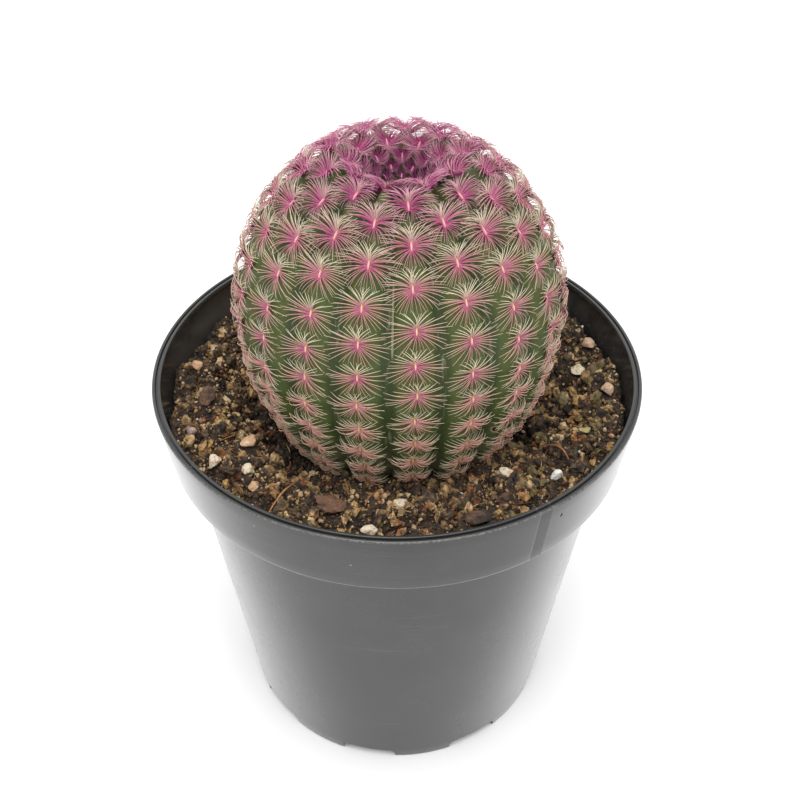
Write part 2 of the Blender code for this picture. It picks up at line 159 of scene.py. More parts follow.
FOOT_RADIUS = 0.0382
WALL = 0.0012
BAND_HEIGHT = 0.0153
BAND_DRAFT = 0.0019
BAND_STEP_IN = 0.0036
LIP_WIDTH = 0.0019
LIP_HEIGHT = 0.0012
LIP_GROOVE_DEPTH = 0.0007
FLOOR_RISE = 0.0034
FLOOR_THICKNESS = 0.0014
FOOT_RING_WIDTH = 0.0016
NOTCH_COUNT = 9
NOTCH_HEIGHT = 0.0028
NOTCH_AZIMUTH = -10.4
NOTCH_ARC = 19.6
DRAIN_HOLE_RADIUS = 0.0030
DRAIN_RING_RADIUS = 0.0260
STRIP_AZIMUTH = 32.0
STRIP_WIDTH = 0.0030
STRIP_DEPTH = 0.00008
PIN_MARK_AZIMUTH = 36.7
PIN_MARK_BELOW_RIM = 0.0042
PIN_MARK_SIZE = (0.0006, 0.0008, 0.0011)
POT_STEPS = 192
POT_RING_STEP = 0.0035

rim_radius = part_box("nursery_pot")[1].x
pot_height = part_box("nursery_pot")[1].z
floor_top = FLOOR_RISE + FLOOR_THICKNESS
band_foot = pot_height - BAND_HEIGHT
band_foot_radius = rim_radius - BAND_DRAFT
wall_top_radius = band_foot_radius - BAND_STEP_IN
ledge_top = band_foot + WALL


def on_circle(radius, azimuth, height):
    """The point at a radius and an azimuth in radians about the pot's axis."""
    return Vector((radius * math.sin(azimuth), -radius * math.cos(azimuth), height))


def skin_rings(rings, first_pole=None, last_pole=None):
    """A closed skin through a stack of rings with as many points each, by fans or flat caps."""
    bm = bmesh.new()
    loops = [[bm.verts.new(point) for point in ring] for ring in rings]
    count = len(loops[0])
    for lower, upper in zip(loops, loops[1:]):
        for here in range(count):
            there = (here + 1) % count
            bm.faces.new((lower[here], lower[there], upper[there], upper[here]))
    ends = ((list(reversed(loops[0])), first_pole), (loops[-1], last_pole))
    for loop, pole in ends:
        if pole is None:
            bm.faces.new(loop)
            continue
        tip = bm.verts.new(pole)
        for here in range(count):
            bm.faces.new((tip, loop[here], loop[(here + 1) % count]))
    return bm


def to_mesh(name, bm, sharp_angle=40.0):
    """Turn a bmesh into a mesh that is smooth except across sharp edges."""
    mesh = bpy.data.meshes.new(name)
    bm.to_mesh(mesh)
    bm.free()
    mesh.shade_smooth()
    mesh.set_sharp_from_angle(angle=math.radians(sharp_angle))
    return mesh


def baked(item):
    """Replace an object's mesh by what its modifiers make of it, and drop the modifiers."""
    bpy.context.view_layer.update()
    graph = bpy.context.evaluated_depsgraph_get()
    mesh = bpy.data.meshes.new_from_object(item.evaluated_get(graph),
                                           preserve_all_data_layers=True, depsgraph=graph)
    item.modifiers.clear()
    item.data = mesh
    mesh.name = item.name
    return item


def eased(corners, steps=5):
    """Points (radius, height) of a section whose corners are rounded by their third number."""
    line = []
    for index, (radius, height, ease) in enumerate(corners):
        corner = Vector((radius, height))
        if ease == 0.0:
            line.append(corner)
            continue
        before = Vector(corners[index - 1][:2])
        after = Vector(corners[index + 1][:2])
        start = corner + (before - corner).normalized() * ease
        end = corner + (after - corner).normalized() * ease
        for step in range(steps + 1):
            share = step / steps
            line.append(start.lerp(corner, share).lerp(corner.lerp(end, share), share))
    return line


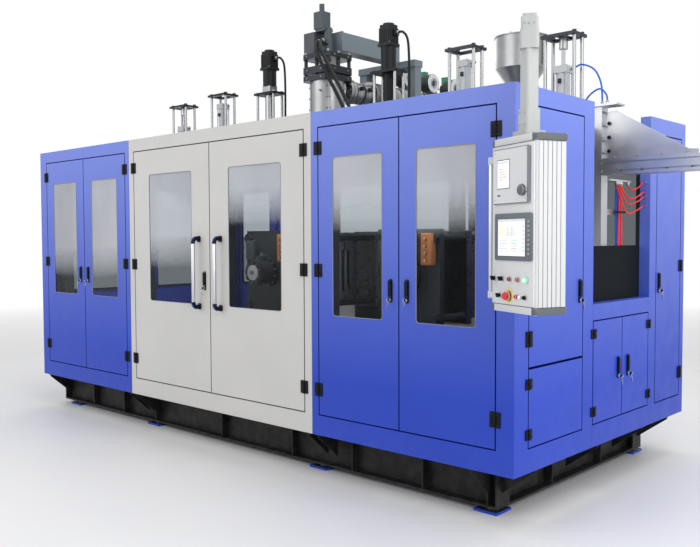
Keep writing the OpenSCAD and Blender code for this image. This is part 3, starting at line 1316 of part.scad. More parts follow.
color("royalblue") on_right(bay_gap)  // outlet_door_front
    end_door([out_door[0], (out_door[0] + out_door[1])/2 + door_gap/2], out_door_z, outlet_hinges, small_hinge_h, true, 1297, 477);
color("royalblue") on_right(bay_gap)  // outlet_door_rear
    end_door([(out_door[0] + out_door[1])/2 - door_gap/2, out_door[1]], out_door_z, outlet_hinges, small_hinge_h, false, 1444, 477);
color("royalblue") on_right(0)  // column_door
    end_door(col_door, col_door_z, column_hinges, hinge_h, false, col_door[0] + 45, 1016);
pendant_boom();
pendant_post();
pendant_box();
stop_button();
carriage(head_x);  // left_carriage
carriage(right_x);  // right_carriage
mould_half(head_x, -1);  // left_front_mould
mould_half(head_x, 1);  // left_rear_mould
mould_half(right_x, -1);  // right_front_mould
mould_half(right_x, 1);  // right_rear_mould
lift_frame(left_x, inner_ring_z, tool_z, false);  // left_pin_frame
lift_frame(left_x - left_pitch, outer_ring_z, tool_z, true);  // left_punch_frame
lift_frame(right_x, inner_ring_z, tool_z, false);  // right_pin_frame
lift_frame(right_x + right_pitch, outer_ring_z, tool_z, true);  // right_punch_frame
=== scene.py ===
"""Looks of the double-station blow moulding machine, in metres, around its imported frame."""

import math

import bmesh
import bpy
from bpy.props import FloatProperty, FloatVectorProperty, IntProperty, PointerProperty
from mathutils import Matrix, Vector


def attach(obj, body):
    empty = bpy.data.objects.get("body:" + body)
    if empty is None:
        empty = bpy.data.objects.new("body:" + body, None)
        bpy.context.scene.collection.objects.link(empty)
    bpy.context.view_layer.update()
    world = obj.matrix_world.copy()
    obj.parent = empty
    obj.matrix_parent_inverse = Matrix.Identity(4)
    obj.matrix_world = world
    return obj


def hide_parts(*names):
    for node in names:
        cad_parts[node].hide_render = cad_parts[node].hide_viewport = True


bl_info = {
    "name": "Blow Moulding Machine",
    "version": (1, 0, 0),
    "blender": (4, 5, 0),
    "location": "View3D > Sidebar > Machine",
    "description": "Finishes and fine pieces of a double-station blow moulding machine",
    "category": "Object",
}

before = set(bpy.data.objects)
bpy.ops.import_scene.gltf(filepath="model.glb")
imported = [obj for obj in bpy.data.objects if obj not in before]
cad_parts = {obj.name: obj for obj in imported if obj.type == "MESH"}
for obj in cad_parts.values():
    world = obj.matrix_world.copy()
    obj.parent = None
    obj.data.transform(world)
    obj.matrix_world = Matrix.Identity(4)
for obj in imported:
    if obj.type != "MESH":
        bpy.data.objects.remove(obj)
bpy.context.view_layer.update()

# Cabinet edges and levels
HX = 2.725
HY = 1.215
Z0 = 0.310
Z1 = 2.510
BAY_X = 1.125
DECK_Z = 2.400
HEAD_X = 0.020
AXIS_Y = 0.080
GAP = 0.004
HINGE_OFF = 0.008

# Door openings along the front, as left and right edges
SPANS = {"left": (-2.605, -1.190), "centre": (-1.053, 1.053), "right": (1.190, 2.605)}
WINDOW_LOW = 0.830

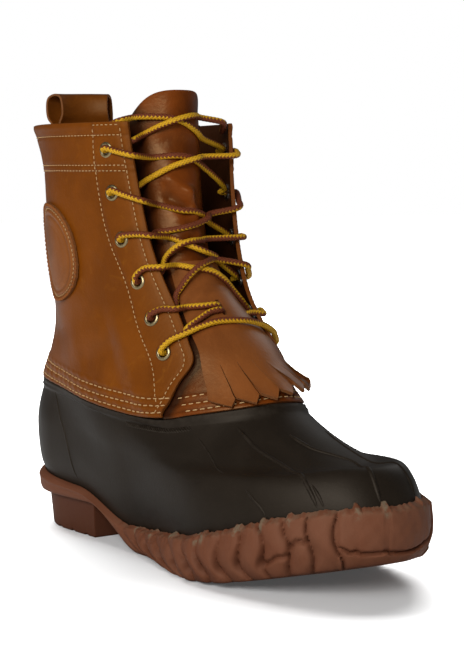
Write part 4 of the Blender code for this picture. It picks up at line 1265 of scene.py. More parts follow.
def heel_plan():
    """The block's outline: the heel of the form set in, and cut straight across at the breast."""
    back = np.linspace(0, 0.5, 400)
    outline = skin(back, 0.7, HEEL_RAND - HEEL_INSET)
    last = np.interp(-HEEL_FRONT * LENGTH, -outline[:, 1], back)
    side = skin(np.linspace(0, last, 200), 0.7, HEEL_RAND - HEEL_INSET)
    corner = side[-1]
    front = np.linspace(corner, corner * [-1, 1, 1], 60)[1:-1]
    plan = np.concatenate([side, front, side[:0:-1] * [-1, 1, 1]])
    closed = np.vstack([plan, plan[:1]])
    run = run_up(closed[:, :2])
    at = np.linspace(0, run[-1], HEEL_COLUMNS, endpoint=False)
    return np.stack([np.interp(at, run, closed[:, 0]), np.interp(at, run, closed[:, 1])], 1)


def tread_height(y):
    """Half-round grooves: the height of a circle over the floor where the tread crosses one."""
    total = np.zeros_like(y)
    for share in HEEL_GROOVES:
        total = np.maximum(total, np.sqrt(np.clip(GROOVE_RADIUS**2 - (y - share * LENGTH) ** 2, 0, None)))
    return total


def heel_block():
    plan = heel_plan()
    centre = np.array([0.0, plan[:, 1].mean()])
    top = heel_top() - GAP
    rows = []
    for scale, height in [(scale, 0.0) for scale in np.linspace(0, 0.925, 46)] + list(HEEL_SIDE):
        spot = centre + (plan - centre) * scale
        low = tread_height(spot[:, 1]) * (1 - ease(height / 0.004))
        rows.append(np.column_stack([spot, np.maximum(height, low)]))
    for scale in (0.5, 0.0):
        rows.append(np.column_stack([centre + (plan - centre) * scale, np.full(len(plan), top)]))
    points = np.stack(rows)
    return build_mesh("heel", points.reshape(-1, 3), ring_quads(len(points), len(plan)), weld=True)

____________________

**Task to carry out**
Write out exactly, please, the lines beginning at the start of the material and ending with the line that holds "return Vector((radius *", both included.

**Final result**
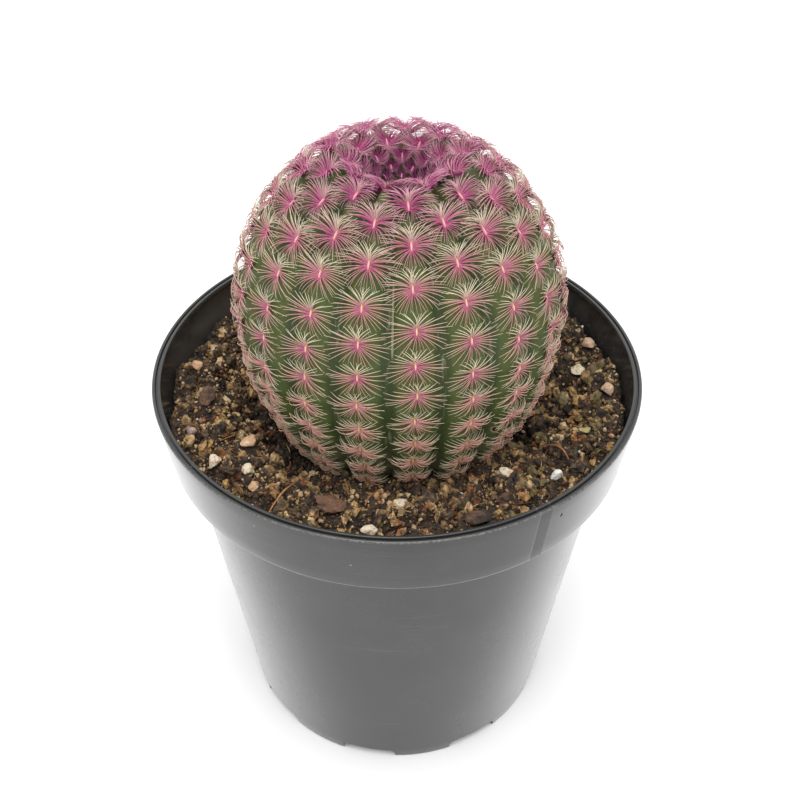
Write part 2 of the Blender code for this picture. It picks up at line 159 of scene.py. More parts follow.
FOOT_RADIUS = 0.0382
WALL = 0.0012
BAND_HEIGHT = 0.0153
BAND_DRAFT = 0.0019
BAND_STEP_IN = 0.0036
LIP_WIDTH = 0.0019
LIP_HEIGHT = 0.0012
LIP_GROOVE_DEPTH = 0.0007
FLOOR_RISE = 0.0034
FLOOR_THICKNESS = 0.0014
FOOT_RING_WIDTH = 0.0016
NOTCH_COUNT = 9
NOTCH_HEIGHT = 0.0028
NOTCH_AZIMUTH = -10.4
NOTCH_ARC = 19.6
DRAIN_HOLE_RADIUS = 0.0030
DRAIN_RING_RADIUS = 0.0260
STRIP_AZIMUTH = 32.0
STRIP_WIDTH = 0.0030
STRIP_DEPTH = 0.00008
PIN_MARK_AZIMUTH = 36.7
PIN_MARK_BELOW_RIM = 0.0042
PIN_MARK_SIZE = (0.0006, 0.0008, 0.0011)
POT_STEPS = 192
POT_RING_STEP = 0.0035

rim_radius = part_box("nursery_pot")[1].x
pot_height = part_box("nursery_pot")[1].z
floor_top = FLOOR_RISE + FLOOR_THICKNESS
band_foot = pot_height - BAND_HEIGHT
band_foot_radius = rim_radius - BAND_DRAFT
wall_top_radius = band_foot_radius - BAND_STEP_IN
ledge_top = band_foot + WALL


def on_circle(radius, azimuth, height):
    """The point at a radius and an azimuth in radians about the pot's axis."""
    return Vector((radius * math.sin(azimuth), -radius * math.cos(azimuth), height))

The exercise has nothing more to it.